Dossier : IMM-150-16

Référence : 2016 CF 884

[TRADUCTION FRANÇAISE]

Ottawa (Ontario), le 28 juillet 2016

En présence de monsieur le juge Gleeson

ENTRE :

DONNA CYNTHILIA GEORGE

demanderesse

et

LE MINISTRE DE LA CITOYENNETÉ ET DE L’IMMIGRATION

défendeur

JUGEMENT ET MOTIFS

I.                   Aperçu

[1]               Citoyenne de Saint-Vincent-et-les-Grenadines, Mme George a présenté une demande d’asile au Canada par crainte de faire l’objet d’un préjudice en raison de son orientation sexuelle. Elle allègue d’ailleurs qu’elle est victime de violence conjugale exercée par son mari.

[2]               La demande de Mme George a été rejetée par la Section de la protection des réfugiés (SPR) de la Commission de l’immigration et du statut de réfugié, conclusion qui a été maintenue par la Section d’appel des réfugiés (SAR) de la Commission. Mme George a présenté à notre Cour une demande d’autorisation en vue de procéder au contrôle judiciaire de la décision de la SAR. Cette demande a été rejetée en janvier 2015 pour défaut de mise en état.

[3]               En octobre 2015, Mme George a soumis une demande à la SAR en vue de rouvrir la décision de la SAR. Elle a prétendu avoir été victime d’une représentation inadéquate devant la SPR et la SAR, ce qui aurait mené à un manquement aux principes de justice naturelle.

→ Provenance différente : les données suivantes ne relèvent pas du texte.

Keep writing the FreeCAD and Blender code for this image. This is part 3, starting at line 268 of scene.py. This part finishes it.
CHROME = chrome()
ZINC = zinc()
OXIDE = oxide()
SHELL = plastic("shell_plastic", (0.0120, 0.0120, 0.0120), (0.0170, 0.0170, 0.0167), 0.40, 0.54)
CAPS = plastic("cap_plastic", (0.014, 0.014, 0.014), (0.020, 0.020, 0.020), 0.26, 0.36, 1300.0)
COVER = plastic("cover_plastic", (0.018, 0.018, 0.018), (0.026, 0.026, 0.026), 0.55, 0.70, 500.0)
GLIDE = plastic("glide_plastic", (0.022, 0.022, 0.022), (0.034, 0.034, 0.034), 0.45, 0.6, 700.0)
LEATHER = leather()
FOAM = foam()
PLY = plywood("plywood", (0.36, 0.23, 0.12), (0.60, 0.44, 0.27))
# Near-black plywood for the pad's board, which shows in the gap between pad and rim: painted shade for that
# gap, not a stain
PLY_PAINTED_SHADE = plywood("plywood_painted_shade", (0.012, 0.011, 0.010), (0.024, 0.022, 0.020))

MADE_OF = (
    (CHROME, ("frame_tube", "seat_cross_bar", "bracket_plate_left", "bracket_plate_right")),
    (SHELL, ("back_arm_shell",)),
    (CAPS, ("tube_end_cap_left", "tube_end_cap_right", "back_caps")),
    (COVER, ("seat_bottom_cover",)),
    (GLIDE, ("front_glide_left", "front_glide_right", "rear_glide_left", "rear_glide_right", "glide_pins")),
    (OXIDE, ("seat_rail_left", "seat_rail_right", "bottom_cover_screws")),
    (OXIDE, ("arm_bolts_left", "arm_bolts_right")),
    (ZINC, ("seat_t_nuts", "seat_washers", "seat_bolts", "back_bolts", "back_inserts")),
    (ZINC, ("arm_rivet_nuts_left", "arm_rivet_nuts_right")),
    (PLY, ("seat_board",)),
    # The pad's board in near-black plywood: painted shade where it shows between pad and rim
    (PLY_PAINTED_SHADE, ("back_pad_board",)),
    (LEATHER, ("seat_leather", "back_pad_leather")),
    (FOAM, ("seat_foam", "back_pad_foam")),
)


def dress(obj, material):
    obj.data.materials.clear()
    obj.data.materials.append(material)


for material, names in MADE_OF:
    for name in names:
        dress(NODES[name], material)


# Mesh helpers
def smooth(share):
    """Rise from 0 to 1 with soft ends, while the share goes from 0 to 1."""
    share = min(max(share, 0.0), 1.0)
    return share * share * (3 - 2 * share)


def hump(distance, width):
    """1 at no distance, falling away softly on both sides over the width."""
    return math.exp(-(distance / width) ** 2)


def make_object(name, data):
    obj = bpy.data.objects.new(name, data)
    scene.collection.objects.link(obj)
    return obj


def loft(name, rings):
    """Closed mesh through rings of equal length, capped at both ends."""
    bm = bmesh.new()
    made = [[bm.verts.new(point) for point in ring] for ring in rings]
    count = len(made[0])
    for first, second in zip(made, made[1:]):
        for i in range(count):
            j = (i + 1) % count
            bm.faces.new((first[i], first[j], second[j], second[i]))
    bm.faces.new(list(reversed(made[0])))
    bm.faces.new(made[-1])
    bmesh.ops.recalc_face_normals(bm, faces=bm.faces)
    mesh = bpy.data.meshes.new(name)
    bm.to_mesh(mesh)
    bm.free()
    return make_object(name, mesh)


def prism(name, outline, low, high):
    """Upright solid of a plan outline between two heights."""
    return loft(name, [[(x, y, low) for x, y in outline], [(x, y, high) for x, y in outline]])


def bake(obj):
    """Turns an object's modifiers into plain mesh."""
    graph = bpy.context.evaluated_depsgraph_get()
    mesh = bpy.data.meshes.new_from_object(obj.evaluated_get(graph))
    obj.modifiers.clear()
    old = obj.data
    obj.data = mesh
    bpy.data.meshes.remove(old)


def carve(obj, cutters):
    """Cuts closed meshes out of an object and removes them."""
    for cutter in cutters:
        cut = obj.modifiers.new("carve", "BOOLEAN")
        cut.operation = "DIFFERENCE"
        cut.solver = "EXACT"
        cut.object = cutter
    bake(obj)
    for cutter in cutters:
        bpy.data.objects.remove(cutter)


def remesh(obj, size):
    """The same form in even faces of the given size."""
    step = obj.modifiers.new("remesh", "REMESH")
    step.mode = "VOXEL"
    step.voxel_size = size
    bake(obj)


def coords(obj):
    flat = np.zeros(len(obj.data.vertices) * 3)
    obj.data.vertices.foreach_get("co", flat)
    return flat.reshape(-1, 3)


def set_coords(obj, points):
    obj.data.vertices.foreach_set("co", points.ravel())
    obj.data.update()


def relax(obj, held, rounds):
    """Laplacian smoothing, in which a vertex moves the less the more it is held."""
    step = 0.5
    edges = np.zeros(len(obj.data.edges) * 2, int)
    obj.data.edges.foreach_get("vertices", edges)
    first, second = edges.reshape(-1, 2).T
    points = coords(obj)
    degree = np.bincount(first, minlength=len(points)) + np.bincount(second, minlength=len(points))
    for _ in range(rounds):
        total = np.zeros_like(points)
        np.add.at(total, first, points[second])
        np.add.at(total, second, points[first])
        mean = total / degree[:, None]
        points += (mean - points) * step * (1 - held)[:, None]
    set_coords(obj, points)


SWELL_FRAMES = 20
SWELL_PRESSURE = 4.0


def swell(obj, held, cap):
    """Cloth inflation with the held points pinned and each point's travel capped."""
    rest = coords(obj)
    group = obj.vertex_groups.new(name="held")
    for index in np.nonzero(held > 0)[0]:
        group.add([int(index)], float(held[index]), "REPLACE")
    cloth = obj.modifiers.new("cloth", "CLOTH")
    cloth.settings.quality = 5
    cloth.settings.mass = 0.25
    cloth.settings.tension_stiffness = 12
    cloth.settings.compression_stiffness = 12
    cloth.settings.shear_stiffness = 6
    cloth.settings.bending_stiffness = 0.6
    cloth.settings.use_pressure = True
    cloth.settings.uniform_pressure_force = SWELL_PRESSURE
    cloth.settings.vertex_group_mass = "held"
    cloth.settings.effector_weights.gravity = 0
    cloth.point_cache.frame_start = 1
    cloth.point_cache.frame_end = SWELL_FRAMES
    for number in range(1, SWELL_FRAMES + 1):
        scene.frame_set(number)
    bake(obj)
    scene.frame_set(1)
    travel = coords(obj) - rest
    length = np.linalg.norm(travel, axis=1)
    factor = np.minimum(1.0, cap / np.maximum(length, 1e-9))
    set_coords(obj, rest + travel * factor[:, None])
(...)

[4]               En décembre 2015, la SAR a rejeté la demande de Mme George visant à rouvrir l’appel. La SAR s’est appuyée sur l’article 171.1 de la Loi sur l’immigration et la protection des réfugiés, L.C. 2001, ch. 27 (la LIPR) et sur le paragraphe 49(1) des Règles de la section d’appel des réfugiés, DORS/2012-257 (Règles de la SAR) afin de conclure qu’elle n’avait pas compétence pour rouvrir un appel pour aucun motif si notre Cour avait rendu une décision en dernier ressort.

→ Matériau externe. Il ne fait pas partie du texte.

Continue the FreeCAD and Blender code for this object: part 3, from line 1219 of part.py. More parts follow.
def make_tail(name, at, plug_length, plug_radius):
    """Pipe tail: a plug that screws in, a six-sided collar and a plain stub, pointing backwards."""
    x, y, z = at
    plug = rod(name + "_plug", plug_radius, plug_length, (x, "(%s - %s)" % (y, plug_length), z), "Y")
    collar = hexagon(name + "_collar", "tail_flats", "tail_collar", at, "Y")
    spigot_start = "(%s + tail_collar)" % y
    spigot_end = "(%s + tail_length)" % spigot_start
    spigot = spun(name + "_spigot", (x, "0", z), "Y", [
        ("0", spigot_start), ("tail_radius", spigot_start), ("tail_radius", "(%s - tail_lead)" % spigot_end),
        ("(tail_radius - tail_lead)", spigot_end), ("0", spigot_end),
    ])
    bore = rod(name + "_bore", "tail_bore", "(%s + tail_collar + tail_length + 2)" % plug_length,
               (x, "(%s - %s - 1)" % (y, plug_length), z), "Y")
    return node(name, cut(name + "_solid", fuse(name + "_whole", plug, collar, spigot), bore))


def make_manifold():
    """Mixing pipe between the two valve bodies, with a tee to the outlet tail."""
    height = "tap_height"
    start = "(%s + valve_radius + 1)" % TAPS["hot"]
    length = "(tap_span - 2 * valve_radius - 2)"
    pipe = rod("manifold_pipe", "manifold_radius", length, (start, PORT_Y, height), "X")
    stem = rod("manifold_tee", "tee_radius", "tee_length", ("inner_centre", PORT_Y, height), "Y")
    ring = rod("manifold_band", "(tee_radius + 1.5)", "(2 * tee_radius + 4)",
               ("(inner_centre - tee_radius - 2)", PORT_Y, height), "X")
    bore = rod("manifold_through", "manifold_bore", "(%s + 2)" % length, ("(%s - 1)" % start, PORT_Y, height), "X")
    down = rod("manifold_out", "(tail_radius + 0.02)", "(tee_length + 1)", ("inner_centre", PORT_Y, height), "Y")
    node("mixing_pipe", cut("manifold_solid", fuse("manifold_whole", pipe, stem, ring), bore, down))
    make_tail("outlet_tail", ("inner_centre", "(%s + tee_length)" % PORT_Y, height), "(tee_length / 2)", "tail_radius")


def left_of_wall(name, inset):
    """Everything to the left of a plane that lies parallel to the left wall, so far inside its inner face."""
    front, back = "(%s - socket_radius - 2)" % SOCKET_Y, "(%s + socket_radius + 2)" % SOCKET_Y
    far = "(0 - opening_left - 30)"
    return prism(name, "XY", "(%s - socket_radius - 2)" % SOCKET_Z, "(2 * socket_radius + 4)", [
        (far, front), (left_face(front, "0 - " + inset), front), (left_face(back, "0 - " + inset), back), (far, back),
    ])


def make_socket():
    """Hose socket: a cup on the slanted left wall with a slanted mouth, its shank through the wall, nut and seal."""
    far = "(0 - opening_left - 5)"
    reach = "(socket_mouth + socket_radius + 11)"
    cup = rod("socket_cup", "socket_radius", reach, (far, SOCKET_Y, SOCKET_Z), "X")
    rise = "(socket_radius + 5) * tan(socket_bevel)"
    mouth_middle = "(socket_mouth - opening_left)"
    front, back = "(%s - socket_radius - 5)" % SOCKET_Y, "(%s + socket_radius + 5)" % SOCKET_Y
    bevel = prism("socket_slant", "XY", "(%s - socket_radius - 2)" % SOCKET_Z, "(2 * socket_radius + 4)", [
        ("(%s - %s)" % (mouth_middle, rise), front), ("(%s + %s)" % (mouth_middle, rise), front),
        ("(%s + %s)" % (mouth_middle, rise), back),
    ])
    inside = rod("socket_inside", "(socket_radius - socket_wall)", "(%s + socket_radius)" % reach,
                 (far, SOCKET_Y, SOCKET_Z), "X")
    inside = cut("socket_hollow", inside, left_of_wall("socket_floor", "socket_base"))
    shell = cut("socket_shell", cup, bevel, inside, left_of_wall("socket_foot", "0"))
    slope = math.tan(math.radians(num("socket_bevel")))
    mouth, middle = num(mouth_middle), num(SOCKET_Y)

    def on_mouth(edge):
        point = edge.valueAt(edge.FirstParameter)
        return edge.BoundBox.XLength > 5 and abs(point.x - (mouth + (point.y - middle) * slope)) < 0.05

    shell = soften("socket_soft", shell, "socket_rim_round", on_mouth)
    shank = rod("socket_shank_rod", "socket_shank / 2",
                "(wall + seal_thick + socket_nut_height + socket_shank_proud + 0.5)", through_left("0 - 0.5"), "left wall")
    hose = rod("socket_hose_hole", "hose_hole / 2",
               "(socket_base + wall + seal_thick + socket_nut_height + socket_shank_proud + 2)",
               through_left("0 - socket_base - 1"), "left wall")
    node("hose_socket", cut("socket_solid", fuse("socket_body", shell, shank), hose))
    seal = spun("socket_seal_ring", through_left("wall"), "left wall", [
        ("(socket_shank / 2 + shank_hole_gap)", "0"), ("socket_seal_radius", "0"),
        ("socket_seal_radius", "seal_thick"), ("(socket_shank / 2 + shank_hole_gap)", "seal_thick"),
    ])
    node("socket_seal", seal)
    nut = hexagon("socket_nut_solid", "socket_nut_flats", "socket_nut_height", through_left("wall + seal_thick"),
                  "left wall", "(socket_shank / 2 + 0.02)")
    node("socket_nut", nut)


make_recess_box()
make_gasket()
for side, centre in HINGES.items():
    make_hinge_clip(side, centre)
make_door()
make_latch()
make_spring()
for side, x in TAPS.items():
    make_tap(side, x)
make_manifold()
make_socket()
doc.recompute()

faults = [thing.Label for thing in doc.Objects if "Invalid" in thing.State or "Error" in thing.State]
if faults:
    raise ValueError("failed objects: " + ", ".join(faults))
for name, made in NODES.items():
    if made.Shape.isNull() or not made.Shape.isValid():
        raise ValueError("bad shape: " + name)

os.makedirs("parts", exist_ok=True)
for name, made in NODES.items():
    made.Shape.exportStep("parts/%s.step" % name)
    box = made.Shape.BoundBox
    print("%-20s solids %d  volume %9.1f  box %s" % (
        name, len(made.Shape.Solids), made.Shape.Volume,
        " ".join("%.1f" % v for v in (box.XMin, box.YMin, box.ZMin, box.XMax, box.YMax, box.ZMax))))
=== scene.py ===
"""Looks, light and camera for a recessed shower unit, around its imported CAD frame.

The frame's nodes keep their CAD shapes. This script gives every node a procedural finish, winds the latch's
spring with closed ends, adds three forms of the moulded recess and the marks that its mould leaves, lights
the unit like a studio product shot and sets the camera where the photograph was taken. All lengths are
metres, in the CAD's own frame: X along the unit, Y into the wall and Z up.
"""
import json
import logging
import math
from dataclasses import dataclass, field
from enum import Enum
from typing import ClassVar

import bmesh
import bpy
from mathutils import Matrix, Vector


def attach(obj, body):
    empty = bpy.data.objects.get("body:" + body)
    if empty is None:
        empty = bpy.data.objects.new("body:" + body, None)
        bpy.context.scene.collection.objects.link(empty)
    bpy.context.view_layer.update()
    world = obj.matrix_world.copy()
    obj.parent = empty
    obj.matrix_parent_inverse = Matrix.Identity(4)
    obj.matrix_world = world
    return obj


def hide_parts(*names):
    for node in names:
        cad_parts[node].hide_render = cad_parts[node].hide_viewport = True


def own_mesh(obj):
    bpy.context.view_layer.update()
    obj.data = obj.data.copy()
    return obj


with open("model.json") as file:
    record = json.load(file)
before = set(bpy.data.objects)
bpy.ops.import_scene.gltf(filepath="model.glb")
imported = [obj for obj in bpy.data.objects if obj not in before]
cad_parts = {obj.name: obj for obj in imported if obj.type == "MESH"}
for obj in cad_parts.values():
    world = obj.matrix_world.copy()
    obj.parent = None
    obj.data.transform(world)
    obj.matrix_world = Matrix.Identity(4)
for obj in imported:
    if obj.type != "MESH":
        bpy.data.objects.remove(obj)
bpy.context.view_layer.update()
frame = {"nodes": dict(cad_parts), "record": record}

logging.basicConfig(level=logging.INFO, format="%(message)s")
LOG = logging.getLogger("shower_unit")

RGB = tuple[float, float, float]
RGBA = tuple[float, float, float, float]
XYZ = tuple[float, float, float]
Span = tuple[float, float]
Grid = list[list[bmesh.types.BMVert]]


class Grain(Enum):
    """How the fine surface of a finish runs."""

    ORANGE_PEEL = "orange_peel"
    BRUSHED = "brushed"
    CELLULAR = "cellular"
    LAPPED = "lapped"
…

[5]               Mme George me demande d’annuler la décision de la SAR de rejeter sa demande visant à rouvrir son appel. Elle fait valoir qu’aucune décision en dernier ressort n’a été rendue, car notre Cour a rejeté sa demande d’autorisation pour défaut de mise en état. Elle soutient que l’article 171.1 de la LIPR et le paragraphe 49(1) des Règles de la SAR ont pour objet d’éviter de remettre en litige la même question. Elle indique que notre Cour n’a pas tenu compte du caractère raisonnable ou correct de la décision initiale de la SAR ou du bien-fondé de sa demande. À ce titre, le rejet pour défaut de mise en état ne constitue pas une décision en dernier ressort.

[6]               Pour trancher cette demande, je dois traiter les questions suivantes :

A.  Quelle est la norme de contrôle?

B.  La SAR a-t-elle commis une erreur en concluant que le rejet de notre Cour pour défaut de mise en état constitue une décision en dernier ressort conformément à l’article 171.1 de la LIPR et au paragraphe 49(1) des Règles de la SAR?

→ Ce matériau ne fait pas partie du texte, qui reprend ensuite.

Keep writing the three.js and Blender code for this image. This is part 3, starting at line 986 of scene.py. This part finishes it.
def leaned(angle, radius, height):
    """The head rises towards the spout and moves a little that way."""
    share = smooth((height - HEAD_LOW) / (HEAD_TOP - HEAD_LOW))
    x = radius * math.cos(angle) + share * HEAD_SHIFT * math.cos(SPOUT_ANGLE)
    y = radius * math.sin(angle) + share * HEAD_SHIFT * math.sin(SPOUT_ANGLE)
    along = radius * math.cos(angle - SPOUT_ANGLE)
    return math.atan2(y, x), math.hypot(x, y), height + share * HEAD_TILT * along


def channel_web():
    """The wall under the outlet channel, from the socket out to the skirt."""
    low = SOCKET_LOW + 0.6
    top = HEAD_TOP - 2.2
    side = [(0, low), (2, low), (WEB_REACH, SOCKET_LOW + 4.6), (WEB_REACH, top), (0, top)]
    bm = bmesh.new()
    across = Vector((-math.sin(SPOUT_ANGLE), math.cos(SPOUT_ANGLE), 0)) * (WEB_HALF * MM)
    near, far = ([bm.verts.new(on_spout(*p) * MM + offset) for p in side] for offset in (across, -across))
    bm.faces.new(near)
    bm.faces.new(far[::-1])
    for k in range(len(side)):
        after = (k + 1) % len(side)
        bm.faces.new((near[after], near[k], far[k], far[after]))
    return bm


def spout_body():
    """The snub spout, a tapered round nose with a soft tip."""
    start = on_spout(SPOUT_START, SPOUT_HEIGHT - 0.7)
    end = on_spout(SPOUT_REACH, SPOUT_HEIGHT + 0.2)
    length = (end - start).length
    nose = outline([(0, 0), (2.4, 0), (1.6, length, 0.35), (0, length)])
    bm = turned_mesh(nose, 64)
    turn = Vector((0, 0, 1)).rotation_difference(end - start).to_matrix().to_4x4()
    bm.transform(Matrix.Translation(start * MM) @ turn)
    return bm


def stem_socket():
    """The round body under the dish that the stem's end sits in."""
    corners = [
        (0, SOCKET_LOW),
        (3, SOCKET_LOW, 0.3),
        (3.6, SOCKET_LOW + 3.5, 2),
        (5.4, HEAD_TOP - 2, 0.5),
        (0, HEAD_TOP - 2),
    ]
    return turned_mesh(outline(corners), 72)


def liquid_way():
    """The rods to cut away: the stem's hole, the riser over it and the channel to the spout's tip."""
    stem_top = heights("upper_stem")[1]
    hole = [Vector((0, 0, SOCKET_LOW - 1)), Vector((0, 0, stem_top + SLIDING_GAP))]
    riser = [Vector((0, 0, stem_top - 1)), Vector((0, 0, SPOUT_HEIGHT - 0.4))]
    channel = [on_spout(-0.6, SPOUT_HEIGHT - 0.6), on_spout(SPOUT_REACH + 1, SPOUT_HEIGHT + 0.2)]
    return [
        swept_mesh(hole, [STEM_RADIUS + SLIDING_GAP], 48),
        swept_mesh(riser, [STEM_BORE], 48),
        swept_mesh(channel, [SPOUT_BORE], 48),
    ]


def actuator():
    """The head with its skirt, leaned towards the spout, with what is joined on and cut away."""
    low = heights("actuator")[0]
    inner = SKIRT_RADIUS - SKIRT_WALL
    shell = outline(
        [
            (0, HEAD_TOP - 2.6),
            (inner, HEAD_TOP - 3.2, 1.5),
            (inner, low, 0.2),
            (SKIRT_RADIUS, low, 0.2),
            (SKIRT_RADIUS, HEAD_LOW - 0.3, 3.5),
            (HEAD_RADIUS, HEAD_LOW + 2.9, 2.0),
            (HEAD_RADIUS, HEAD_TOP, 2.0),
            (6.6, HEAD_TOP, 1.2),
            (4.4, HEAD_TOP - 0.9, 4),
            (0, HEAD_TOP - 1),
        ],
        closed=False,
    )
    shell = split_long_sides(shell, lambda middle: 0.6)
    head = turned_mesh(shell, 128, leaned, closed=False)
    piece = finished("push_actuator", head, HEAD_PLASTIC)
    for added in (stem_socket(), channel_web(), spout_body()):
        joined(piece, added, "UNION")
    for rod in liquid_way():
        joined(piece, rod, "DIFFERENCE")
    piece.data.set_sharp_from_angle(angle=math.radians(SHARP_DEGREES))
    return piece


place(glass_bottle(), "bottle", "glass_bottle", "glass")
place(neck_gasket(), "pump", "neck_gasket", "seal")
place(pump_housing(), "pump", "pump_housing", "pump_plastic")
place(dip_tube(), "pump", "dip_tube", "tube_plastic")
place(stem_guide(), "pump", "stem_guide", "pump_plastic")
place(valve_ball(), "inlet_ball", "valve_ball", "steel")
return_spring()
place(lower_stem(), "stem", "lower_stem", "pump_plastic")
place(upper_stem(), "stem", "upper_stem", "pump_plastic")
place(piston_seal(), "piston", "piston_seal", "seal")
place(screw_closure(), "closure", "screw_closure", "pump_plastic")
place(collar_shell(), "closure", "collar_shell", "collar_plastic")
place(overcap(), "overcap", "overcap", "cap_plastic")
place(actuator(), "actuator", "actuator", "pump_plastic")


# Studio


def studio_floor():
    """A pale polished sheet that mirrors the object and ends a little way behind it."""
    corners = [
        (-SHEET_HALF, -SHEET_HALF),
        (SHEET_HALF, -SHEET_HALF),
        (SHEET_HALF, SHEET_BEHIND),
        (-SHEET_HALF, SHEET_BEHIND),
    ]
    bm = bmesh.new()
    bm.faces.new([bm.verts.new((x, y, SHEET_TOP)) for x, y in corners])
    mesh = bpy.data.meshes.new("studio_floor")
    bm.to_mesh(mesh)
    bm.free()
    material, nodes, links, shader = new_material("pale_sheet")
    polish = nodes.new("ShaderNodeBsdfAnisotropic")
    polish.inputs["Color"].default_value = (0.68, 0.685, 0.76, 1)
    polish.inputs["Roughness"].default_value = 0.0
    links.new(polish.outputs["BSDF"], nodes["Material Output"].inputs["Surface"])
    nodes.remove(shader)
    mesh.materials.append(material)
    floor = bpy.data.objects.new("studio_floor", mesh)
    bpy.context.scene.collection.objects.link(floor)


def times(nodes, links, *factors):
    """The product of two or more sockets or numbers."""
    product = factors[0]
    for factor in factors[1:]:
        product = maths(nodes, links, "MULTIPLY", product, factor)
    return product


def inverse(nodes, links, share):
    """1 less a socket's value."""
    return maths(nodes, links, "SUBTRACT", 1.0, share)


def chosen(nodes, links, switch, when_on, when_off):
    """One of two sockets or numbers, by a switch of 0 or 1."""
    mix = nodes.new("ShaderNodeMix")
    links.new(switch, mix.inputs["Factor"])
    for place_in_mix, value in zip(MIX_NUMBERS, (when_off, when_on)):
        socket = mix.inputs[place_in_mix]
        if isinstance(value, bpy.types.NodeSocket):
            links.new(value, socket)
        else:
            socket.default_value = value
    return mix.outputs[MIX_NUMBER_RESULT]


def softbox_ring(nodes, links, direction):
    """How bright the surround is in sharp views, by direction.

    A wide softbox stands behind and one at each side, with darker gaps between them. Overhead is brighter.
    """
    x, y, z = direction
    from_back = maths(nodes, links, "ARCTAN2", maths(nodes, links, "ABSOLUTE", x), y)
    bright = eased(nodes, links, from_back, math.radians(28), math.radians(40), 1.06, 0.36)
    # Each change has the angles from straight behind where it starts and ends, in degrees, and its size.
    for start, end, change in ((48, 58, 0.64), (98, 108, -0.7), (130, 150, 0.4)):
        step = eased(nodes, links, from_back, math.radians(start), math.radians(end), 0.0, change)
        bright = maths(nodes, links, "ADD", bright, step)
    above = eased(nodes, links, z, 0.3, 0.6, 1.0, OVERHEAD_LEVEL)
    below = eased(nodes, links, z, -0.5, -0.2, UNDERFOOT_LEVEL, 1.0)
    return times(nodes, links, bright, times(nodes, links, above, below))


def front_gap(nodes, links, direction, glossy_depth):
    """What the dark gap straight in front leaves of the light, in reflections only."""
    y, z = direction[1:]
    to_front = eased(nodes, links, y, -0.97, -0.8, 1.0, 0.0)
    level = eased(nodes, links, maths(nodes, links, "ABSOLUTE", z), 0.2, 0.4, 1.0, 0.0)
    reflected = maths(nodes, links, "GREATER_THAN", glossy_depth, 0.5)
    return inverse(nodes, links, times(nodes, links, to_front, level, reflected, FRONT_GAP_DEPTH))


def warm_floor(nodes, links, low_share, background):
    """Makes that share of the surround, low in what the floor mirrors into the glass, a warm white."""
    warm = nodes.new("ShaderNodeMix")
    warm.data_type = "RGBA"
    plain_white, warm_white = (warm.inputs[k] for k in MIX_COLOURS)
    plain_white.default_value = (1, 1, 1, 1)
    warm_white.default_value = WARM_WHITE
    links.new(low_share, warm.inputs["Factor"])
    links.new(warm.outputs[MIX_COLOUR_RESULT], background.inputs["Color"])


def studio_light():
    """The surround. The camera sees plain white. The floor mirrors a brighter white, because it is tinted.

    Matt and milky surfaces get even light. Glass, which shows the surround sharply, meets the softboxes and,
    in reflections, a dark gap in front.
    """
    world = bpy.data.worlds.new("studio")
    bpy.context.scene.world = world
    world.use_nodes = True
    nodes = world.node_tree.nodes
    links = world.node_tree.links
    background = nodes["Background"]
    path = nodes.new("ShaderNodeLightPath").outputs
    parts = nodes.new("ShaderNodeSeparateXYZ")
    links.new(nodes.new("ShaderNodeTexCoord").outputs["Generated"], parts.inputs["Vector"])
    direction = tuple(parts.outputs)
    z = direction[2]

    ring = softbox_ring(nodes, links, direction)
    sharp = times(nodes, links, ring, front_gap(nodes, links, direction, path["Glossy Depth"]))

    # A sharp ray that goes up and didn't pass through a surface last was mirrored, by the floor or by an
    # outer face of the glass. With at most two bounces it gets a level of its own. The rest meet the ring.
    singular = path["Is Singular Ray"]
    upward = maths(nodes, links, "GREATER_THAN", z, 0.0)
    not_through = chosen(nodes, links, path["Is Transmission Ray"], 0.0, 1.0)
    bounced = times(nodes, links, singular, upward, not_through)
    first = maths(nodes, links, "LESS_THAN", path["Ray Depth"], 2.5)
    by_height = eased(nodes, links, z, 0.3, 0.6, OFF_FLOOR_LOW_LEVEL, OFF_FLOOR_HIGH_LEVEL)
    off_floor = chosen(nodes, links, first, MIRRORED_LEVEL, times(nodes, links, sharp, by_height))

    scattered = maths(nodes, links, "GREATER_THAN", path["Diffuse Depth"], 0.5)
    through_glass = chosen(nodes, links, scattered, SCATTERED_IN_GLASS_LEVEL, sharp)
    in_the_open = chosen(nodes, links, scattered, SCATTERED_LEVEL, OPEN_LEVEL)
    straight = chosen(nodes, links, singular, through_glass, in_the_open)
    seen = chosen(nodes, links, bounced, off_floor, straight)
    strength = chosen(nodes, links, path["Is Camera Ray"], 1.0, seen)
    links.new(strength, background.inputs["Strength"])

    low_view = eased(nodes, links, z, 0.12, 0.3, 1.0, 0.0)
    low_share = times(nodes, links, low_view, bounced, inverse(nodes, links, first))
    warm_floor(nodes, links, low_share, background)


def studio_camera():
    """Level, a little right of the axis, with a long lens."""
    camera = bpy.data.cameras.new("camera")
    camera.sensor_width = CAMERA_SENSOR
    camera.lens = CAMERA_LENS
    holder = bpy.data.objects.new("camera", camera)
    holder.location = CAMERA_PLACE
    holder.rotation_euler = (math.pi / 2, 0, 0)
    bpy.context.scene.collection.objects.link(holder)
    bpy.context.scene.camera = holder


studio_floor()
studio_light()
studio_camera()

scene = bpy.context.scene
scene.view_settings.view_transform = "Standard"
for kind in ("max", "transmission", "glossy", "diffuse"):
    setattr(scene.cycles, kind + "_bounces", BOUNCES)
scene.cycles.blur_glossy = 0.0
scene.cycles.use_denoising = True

[7]               Les arguments de Mme George ne m’ont pas convaincu et je rejette donc la demande pour les motifs qui suivent.

II.                Analyse

A.                Quelle est la norme de contrôle?

[8]               Les parties conviennent que la norme de contrôle de la décision correcte s’applique aux véritables questions de compétence (Dunsmuir c. Nouveau-Brunswick, [2008] 1 RCS 190, au paragraphe 59; Smith c. Alliance Pipeline Ltd., [2011] 1 RSC 160, au paragraphe 26). Mme George soutient que la question soulevée en est une de compétence et que la norme de la décision correcte s’applique comme norme de contrôle. Je ne suis pas d’accord.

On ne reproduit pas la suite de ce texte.